Dataset excerpt:
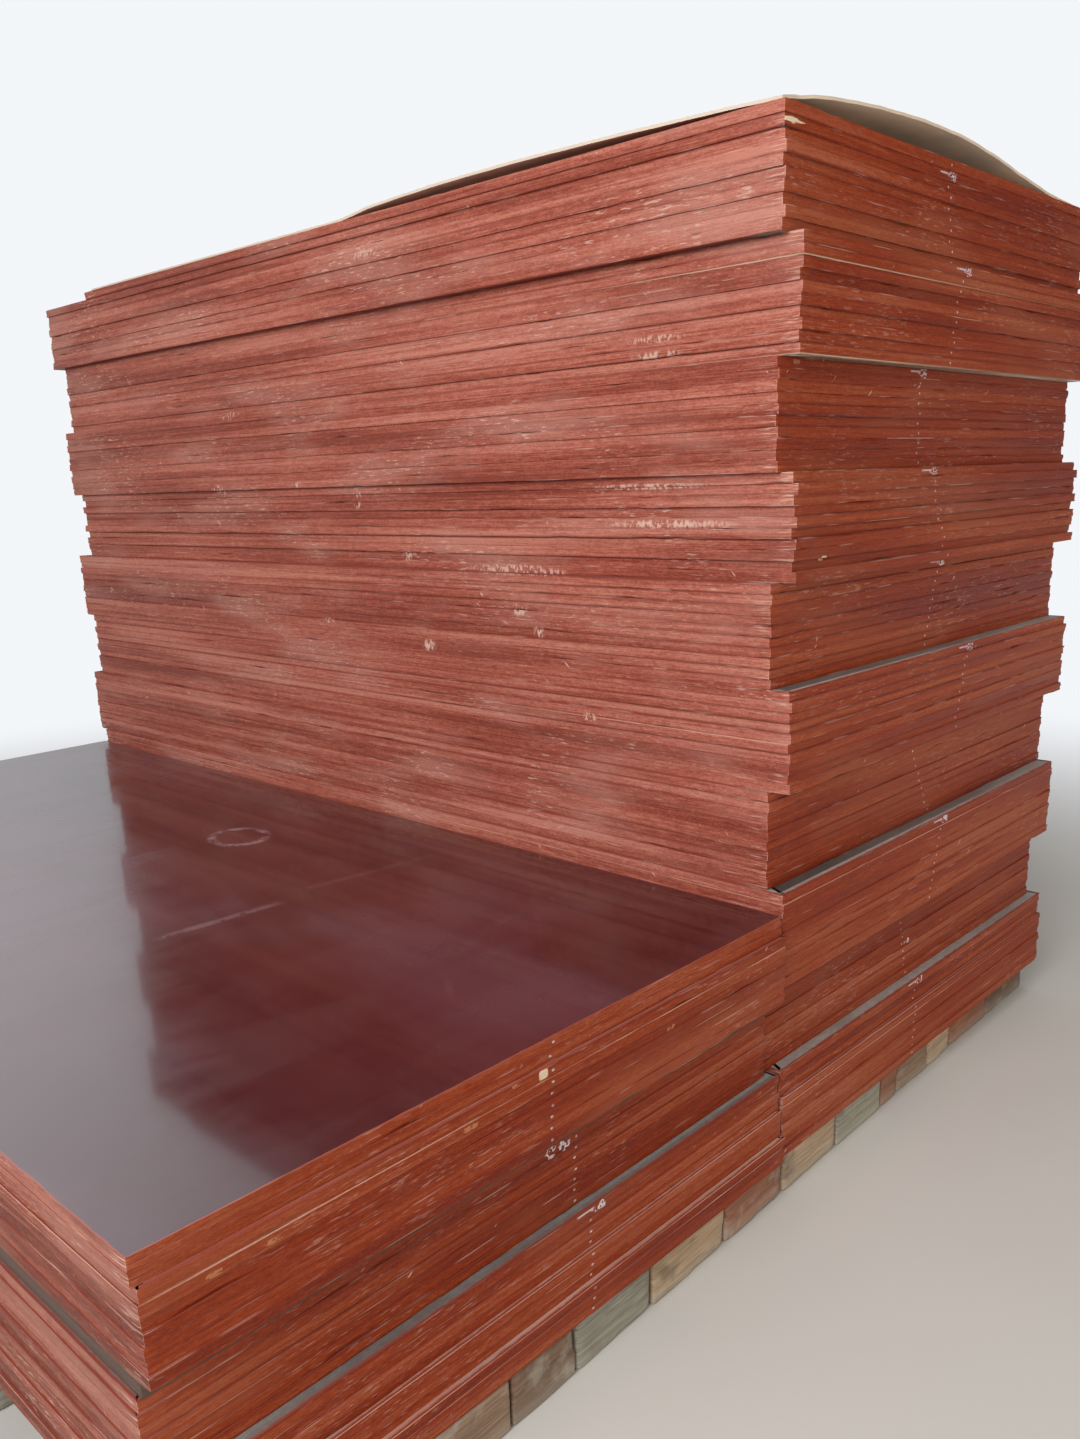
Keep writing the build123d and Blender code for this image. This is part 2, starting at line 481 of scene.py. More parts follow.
    def torn(self, colour: Socket, at_end: Socket) -> Socket:
        """Lays the chips of the front and the torn veneer of the top corner over the paint.

        Args:
            colour: the paint's colour.
            at_end: whether a place is on an end edge.

        Returns:
            The colour with the chips on it.
        """
        x, _, z = self.parts(self.place)
        strip = self.total((self.noise((60.0, 60.0, 300.0), 1.0, 0.6), 1.6),
                           (self.off(x, self.tear.along, self.tear.reach), 1.0),
                           (self.off(z, self.tear.height, self.tear.tall), 1.0))
        colour = self.blend(self.times(self.span(strip, 1.9, 1.6), at_end), colour, self.splinter)
        chip = self.patches(x, self.chips, boxy=True)
        flaked = self.total((chip, 1.0), (self.noise((130.0, 130.0, 230.0), 2.0, 0.7), 1.8))
        flake = self.blend(self.span(chip, 0.80, 0.95), self.chipped, self.splinter)
        share = self.times(self.span(flaked, 1.40, 1.65, 0.0, 0.85), self.facing_low(1))
        return self.blend(share, colour, flake)

    def build(self) -> Material:
        """Builds the finish and returns its material."""
        ply = self.number("ply")
        from_middle = self.size(ply)
        level, height = self.tone()
        at_end = self.span(self.size(self.turned(1)), 0.45, 0.75)
        # Two copies of one paint, picked by which way the face turns: the lit long-face copy and the shaded end-face
        # copy, painted light and shade.
        side = self.ramp(level, (0.20, self.lit_side_dark), (0.50, self.lit_side_body), (0.80, self.lit_side_light))
        end = self.ramp(level, (0.10, self.shaded_end_dark), (0.50, self.shaded_end_body), (0.92, self.shaded_end_light))
        colour = self.blend(at_end, side, end)
        open_gap = self.span(self.noise((0.45, 0.45, 58.0), 1.0), 0.46, 0.60)
        # Painted shade: each sheet's edge darkens towards its upper and lower rims where the gaps open, as shade
        # between the sheets; the seam below lays a thin painted shadow in the gap.
        painted_seam_shade = self.times(self.span(from_middle, 0.45, 1.0), self.span(open_gap, 0.0, 1.0, 0.10, 0.70))
        seam = self.times(self.span(from_middle, 0.88, 1.0), open_gap, 0.5)
        glue_line = self.span(self.noise((1.6, 1.6, 380.0), 1.0, 0.6), 0.62, 0.74, 0.0, 0.5)
        cloud = self.span(self.noise((2.2, 2.2, 9.0), 2.0, 0.6), 0.46, 0.72, 0.0, 0.38)
        worn = self.wear(self.span(from_middle, 0.80, 1.0), at_end)
        x, y, _ = self.parts(self.place)
        fading = self.times(self.span(x, 0.20, 0.85, 0.85, 0.15), self.span(y, -1.12, -0.70, 1.0, 0.1))
        lip = self.times(self.span(ply, -0.70, -0.90), self.number("lip"), fading)
        broken = self.span(self.noise((3.0, 3.0, 3.0), 1.0, 0.6), 0.34, 0.56, 0.30, 0.90)
        crest = self.times(self.span(ply, 0.74, 0.92), self.number("crest"), broken)
        colour = self.layered(
            colour,
            # painted shade at the seams, in the dark of the lit long-face copy and the shaded end-face copy
            (painted_seam_shade, self.blend(at_end, self.lit_side_dark, self.shaded_end_dark)),
            (seam, self.shadow),
            (glue_line, self.shaded_end_dark),
            # pale veil, in the lit long-face copy and the shaded end-face copy of the paint
            (cloud, self.blend(at_end, self.lit_side_veil, self.shaded_end_veil)),
            (worn, self.bare),
            # dark colour on the low pile's set-back base sheets: dirt, and painted shade of the hollow they lie in
            (self.times(self.number("soiled"), 0.88), self.soil_and_shade),
            (lip, self.lip),
            (crest, self.crest),
        )
        colour = self.layered(self.torn(colour, at_end), (self.smeared(), self.bare), (self.marks(ply), self.chalk))
        self.fix({"Specular IOR Level": 0.16})
        rough = self.span(level, 0.2, 0.8, 0.44, 0.60)
        return self.done(colour, rough, height, strength=0.75, depth=0.0016)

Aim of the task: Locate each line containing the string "parts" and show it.

Correct output:
Keep writing the build123d and Blender code for this image. This is part 2, starting at line 481 of scene.py. More parts follow.
        x, _, z = self.parts(self.place)
        x, y, _ = self.parts(self.place)